━━━━━ Data

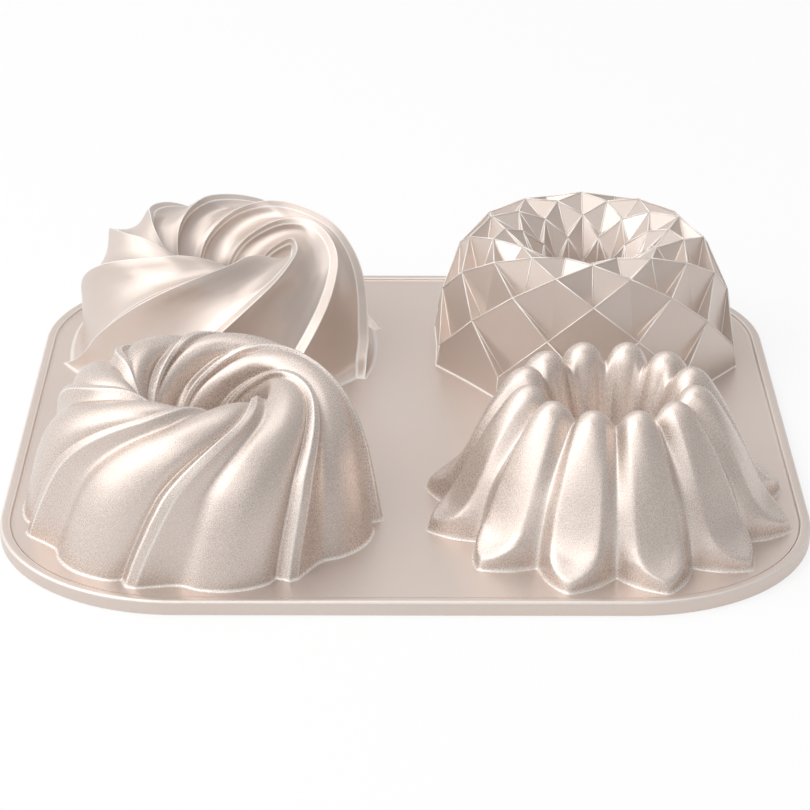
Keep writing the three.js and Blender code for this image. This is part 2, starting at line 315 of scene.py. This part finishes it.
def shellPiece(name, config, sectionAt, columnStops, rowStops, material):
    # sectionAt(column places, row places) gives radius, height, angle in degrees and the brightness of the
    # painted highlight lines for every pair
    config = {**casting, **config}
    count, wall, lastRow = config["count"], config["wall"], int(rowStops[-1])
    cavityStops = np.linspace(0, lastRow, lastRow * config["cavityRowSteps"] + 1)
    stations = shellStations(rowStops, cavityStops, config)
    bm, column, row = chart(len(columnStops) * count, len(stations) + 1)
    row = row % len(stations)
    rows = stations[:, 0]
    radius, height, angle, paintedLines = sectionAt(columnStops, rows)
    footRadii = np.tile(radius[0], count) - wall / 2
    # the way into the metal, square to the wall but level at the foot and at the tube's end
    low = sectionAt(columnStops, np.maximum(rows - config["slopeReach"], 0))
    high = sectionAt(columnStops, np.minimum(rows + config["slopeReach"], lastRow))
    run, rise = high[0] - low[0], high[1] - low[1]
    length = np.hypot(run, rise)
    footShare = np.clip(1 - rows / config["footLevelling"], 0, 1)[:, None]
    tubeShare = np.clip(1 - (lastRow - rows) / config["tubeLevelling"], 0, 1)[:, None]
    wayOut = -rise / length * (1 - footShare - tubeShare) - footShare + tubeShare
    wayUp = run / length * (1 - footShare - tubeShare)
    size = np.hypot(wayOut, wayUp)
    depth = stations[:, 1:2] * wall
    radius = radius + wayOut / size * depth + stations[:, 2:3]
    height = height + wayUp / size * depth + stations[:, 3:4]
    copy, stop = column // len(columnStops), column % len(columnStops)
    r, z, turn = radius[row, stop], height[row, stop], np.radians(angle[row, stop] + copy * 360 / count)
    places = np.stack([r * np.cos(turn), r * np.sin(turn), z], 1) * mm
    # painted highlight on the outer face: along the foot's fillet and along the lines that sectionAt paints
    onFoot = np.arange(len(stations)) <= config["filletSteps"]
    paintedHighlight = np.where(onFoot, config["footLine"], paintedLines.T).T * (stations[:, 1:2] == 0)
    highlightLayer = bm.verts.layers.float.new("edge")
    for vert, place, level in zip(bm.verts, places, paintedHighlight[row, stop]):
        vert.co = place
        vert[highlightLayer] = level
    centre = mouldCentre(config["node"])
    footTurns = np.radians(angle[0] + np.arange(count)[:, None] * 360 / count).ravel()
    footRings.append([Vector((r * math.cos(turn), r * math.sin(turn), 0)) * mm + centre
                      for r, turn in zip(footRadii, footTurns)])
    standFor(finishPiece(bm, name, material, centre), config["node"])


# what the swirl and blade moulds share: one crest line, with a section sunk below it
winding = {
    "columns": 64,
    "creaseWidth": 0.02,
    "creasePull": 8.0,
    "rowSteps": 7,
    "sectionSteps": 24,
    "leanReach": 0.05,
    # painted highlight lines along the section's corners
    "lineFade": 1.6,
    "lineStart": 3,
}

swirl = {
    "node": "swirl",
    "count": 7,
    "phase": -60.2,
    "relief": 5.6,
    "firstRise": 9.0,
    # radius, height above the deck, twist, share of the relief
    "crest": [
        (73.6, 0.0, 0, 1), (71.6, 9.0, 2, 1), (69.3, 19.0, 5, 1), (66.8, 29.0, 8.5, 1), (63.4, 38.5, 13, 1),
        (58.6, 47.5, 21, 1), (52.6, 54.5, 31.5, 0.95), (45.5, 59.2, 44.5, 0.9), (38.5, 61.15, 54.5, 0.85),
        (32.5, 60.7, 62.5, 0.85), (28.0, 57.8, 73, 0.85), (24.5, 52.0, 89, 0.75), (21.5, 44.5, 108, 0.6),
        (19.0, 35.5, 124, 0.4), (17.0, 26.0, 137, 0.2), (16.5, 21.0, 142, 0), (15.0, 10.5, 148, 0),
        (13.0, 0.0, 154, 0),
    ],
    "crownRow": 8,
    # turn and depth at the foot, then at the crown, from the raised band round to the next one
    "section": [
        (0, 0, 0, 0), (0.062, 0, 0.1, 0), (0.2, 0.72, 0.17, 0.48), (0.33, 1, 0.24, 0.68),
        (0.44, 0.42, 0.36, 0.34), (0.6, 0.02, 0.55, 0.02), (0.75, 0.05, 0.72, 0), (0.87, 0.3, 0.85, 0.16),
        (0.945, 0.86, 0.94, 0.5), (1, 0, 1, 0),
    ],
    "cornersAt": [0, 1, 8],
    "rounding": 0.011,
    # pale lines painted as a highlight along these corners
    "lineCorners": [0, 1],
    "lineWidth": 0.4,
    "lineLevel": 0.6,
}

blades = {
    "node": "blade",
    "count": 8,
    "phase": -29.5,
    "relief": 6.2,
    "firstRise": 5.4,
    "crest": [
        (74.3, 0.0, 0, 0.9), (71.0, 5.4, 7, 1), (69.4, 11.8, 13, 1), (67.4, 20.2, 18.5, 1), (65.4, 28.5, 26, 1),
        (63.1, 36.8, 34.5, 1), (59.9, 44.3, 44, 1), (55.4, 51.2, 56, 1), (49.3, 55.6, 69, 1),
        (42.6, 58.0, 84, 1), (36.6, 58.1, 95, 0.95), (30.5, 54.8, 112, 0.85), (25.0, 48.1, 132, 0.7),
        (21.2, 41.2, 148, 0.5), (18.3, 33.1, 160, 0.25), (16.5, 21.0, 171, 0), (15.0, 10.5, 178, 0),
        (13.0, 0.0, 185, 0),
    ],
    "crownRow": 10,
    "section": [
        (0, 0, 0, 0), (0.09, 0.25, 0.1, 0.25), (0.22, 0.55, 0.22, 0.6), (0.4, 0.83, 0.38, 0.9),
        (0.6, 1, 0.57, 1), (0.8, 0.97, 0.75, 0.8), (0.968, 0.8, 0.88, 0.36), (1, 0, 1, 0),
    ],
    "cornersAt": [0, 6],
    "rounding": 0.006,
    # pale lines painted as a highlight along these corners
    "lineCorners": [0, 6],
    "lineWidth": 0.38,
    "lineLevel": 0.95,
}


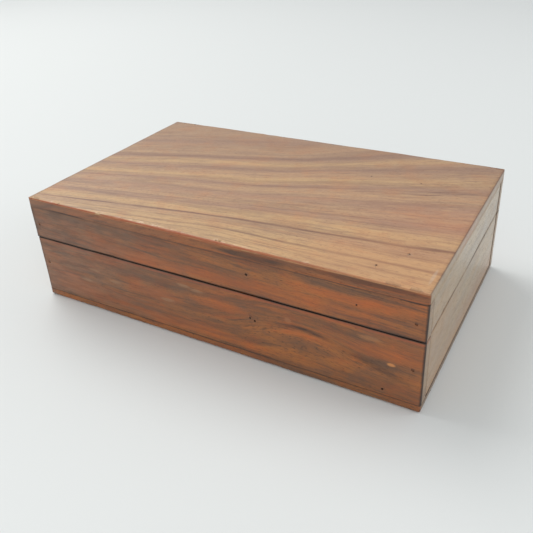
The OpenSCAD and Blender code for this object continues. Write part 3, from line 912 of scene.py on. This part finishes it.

━━━━━━━━━━

**Task to complete**
Print every record exactly as it was given.

**Task response**
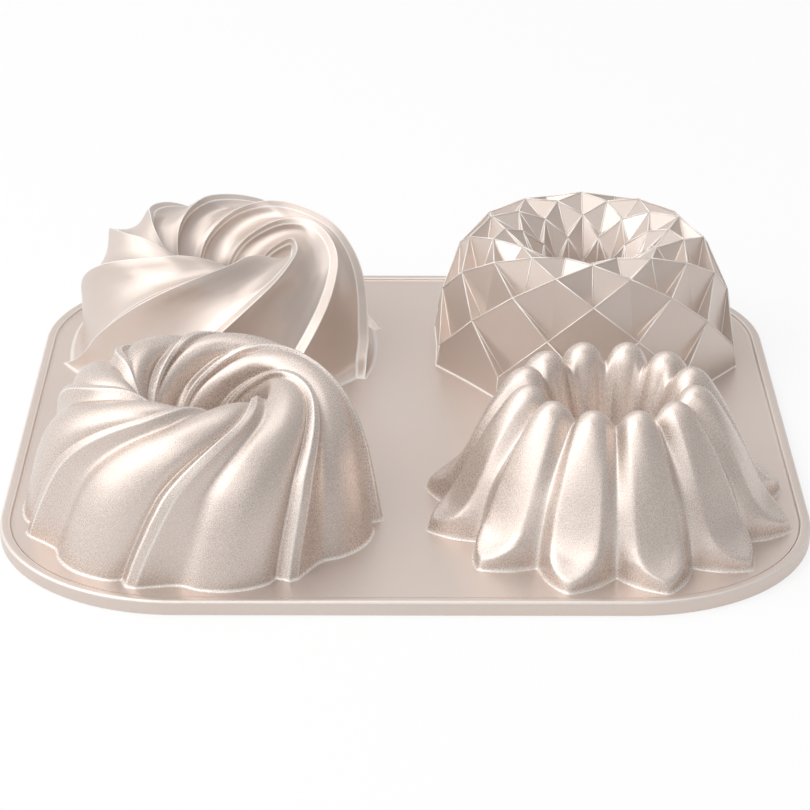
Keep writing the three.js and Blender code for this image. This is part 2, starting at line 315 of scene.py. This part finishes it.
def shellPiece(name, config, sectionAt, columnStops, rowStops, material):
    # sectionAt(column places, row places) gives radius, height, angle in degrees and the brightness of the
    # painted highlight lines for every pair
    config = {**casting, **config}
    count, wall, lastRow = config["count"], config["wall"], int(rowStops[-1])
    cavityStops = np.linspace(0, lastRow, lastRow * config["cavityRowSteps"] + 1)
    stations = shellStations(rowStops, cavityStops, config)
    bm, column, row = chart(len(columnStops) * count, len(stations) + 1)
    row = row % len(stations)
    rows = stations[:, 0]
    radius, height, angle, paintedLines = sectionAt(columnStops, rows)
    footRadii = np.tile(radius[0], count) - wall / 2
    # the way into the metal, square to the wall but level at the foot and at the tube's end
    low = sectionAt(columnStops, np.maximum(rows - config["slopeReach"], 0))
    high = sectionAt(columnStops, np.minimum(rows + config["slopeReach"], lastRow))
    run, rise = high[0] - low[0], high[1] - low[1]
    length = np.hypot(run, rise)
    footShare = np.clip(1 - rows / config["footLevelling"], 0, 1)[:, None]
    tubeShare = np.clip(1 - (lastRow - rows) / config["tubeLevelling"], 0, 1)[:, None]
    wayOut = -rise / length * (1 - footShare - tubeShare) - footShare + tubeShare
    wayUp = run / length * (1 - footShare - tubeShare)
    size = np.hypot(wayOut, wayUp)
    depth = stations[:, 1:2] * wall
    radius = radius + wayOut / size * depth + stations[:, 2:3]
    height = height + wayUp / size * depth + stations[:, 3:4]
    copy, stop = column // len(columnStops), column % len(columnStops)
    r, z, turn = radius[row, stop], height[row, stop], np.radians(angle[row, stop] + copy * 360 / count)
    places = np.stack([r * np.cos(turn), r * np.sin(turn), z], 1) * mm
    # painted highlight on the outer face: along the foot's fillet and along the lines that sectionAt paints
    onFoot = np.arange(len(stations)) <= config["filletSteps"]
    paintedHighlight = np.where(onFoot, config["footLine"], paintedLines.T).T * (stations[:, 1:2] == 0)
    highlightLayer = bm.verts.layers.float.new("edge")
    for vert, place, level in zip(bm.verts, places, paintedHighlight[row, stop]):
        vert.co = place
        vert[highlightLayer] = level
    centre = mouldCentre(config["node"])
    footTurns = np.radians(angle[0] + np.arange(count)[:, None] * 360 / count).ravel()
    footRings.append([Vector((r * math.cos(turn), r * math.sin(turn), 0)) * mm + centre
                      for r, turn in zip(footRadii, footTurns)])
    standFor(finishPiece(bm, name, material, centre), config["node"])


# what the swirl and blade moulds share: one crest line, with a section sunk below it
winding = {
    "columns": 64,
    "creaseWidth": 0.02,
    "creasePull": 8.0,
    "rowSteps": 7,
    "sectionSteps": 24,
    "leanReach": 0.05,
    # painted highlight lines along the section's corners
    "lineFade": 1.6,
    "lineStart": 3,
}

swirl = {
    "node": "swirl",
    "count": 7,
    "phase": -60.2,
    "relief": 5.6,
    "firstRise": 9.0,
    # radius, height above the deck, twist, share of the relief
    "crest": [
        (73.6, 0.0, 0, 1), (71.6, 9.0, 2, 1), (69.3, 19.0, 5, 1), (66.8, 29.0, 8.5, 1), (63.4, 38.5, 13, 1),
        (58.6, 47.5, 21, 1), (52.6, 54.5, 31.5, 0.95), (45.5, 59.2, 44.5, 0.9), (38.5, 61.15, 54.5, 0.85),
        (32.5, 60.7, 62.5, 0.85), (28.0, 57.8, 73, 0.85), (24.5, 52.0, 89, 0.75), (21.5, 44.5, 108, 0.6),
        (19.0, 35.5, 124, 0.4), (17.0, 26.0, 137, 0.2), (16.5, 21.0, 142, 0), (15.0, 10.5, 148, 0),
        (13.0, 0.0, 154, 0),
    ],
    "crownRow": 8,
    # turn and depth at the foot, then at the crown, from the raised band round to the next one
    "section": [
        (0, 0, 0, 0), (0.062, 0, 0.1, 0), (0.2, 0.72, 0.17, 0.48), (0.33, 1, 0.24, 0.68),
        (0.44, 0.42, 0.36, 0.34), (0.6, 0.02, 0.55, 0.02), (0.75, 0.05, 0.72, 0), (0.87, 0.3, 0.85, 0.16),
        (0.945, 0.86, 0.94, 0.5), (1, 0, 1, 0),
    ],
    "cornersAt": [0, 1, 8],
    "rounding": 0.011,
    # pale lines painted as a highlight along these corners
    "lineCorners": [0, 1],
    "lineWidth": 0.4,
    "lineLevel": 0.6,
}

blades = {
    "node": "blade",
    "count": 8,
    "phase": -29.5,
    "relief": 6.2,
    "firstRise": 5.4,
    "crest": [
        (74.3, 0.0, 0, 0.9), (71.0, 5.4, 7, 1), (69.4, 11.8, 13, 1), (67.4, 20.2, 18.5, 1), (65.4, 28.5, 26, 1),
        (63.1, 36.8, 34.5, 1), (59.9, 44.3, 44, 1), (55.4, 51.2, 56, 1), (49.3, 55.6, 69, 1),
        (42.6, 58.0, 84, 1), (36.6, 58.1, 95, 0.95), (30.5, 54.8, 112, 0.85), (25.0, 48.1, 132, 0.7),
        (21.2, 41.2, 148, 0.5), (18.3, 33.1, 160, 0.25), (16.5, 21.0, 171, 0), (15.0, 10.5, 178, 0),
        (13.0, 0.0, 185, 0),
    ],
    "crownRow": 10,
    "section": [
        (0, 0, 0, 0), (0.09, 0.25, 0.1, 0.25), (0.22, 0.55, 0.22, 0.6), (0.4, 0.83, 0.38, 0.9),
        (0.6, 1, 0.57, 1), (0.8, 0.97, 0.75, 0.8), (0.968, 0.8, 0.88, 0.36), (1, 0, 1, 0),
    ],
    "cornersAt": [0, 6],
    "rounding": 0.006,
    # pale lines painted as a highlight along these corners
    "lineCorners": [0, 6],
    "lineWidth": 0.38,
    "lineLevel": 0.95,
}


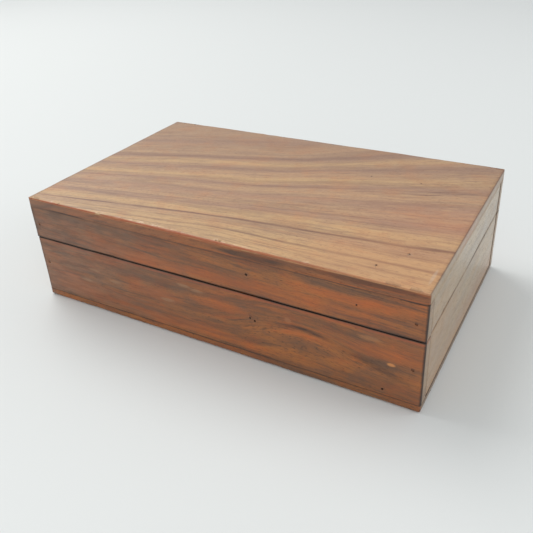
The OpenSCAD and Blender code for this object continues. Write part 3, from line 912 of scene.py on. This part finishes it.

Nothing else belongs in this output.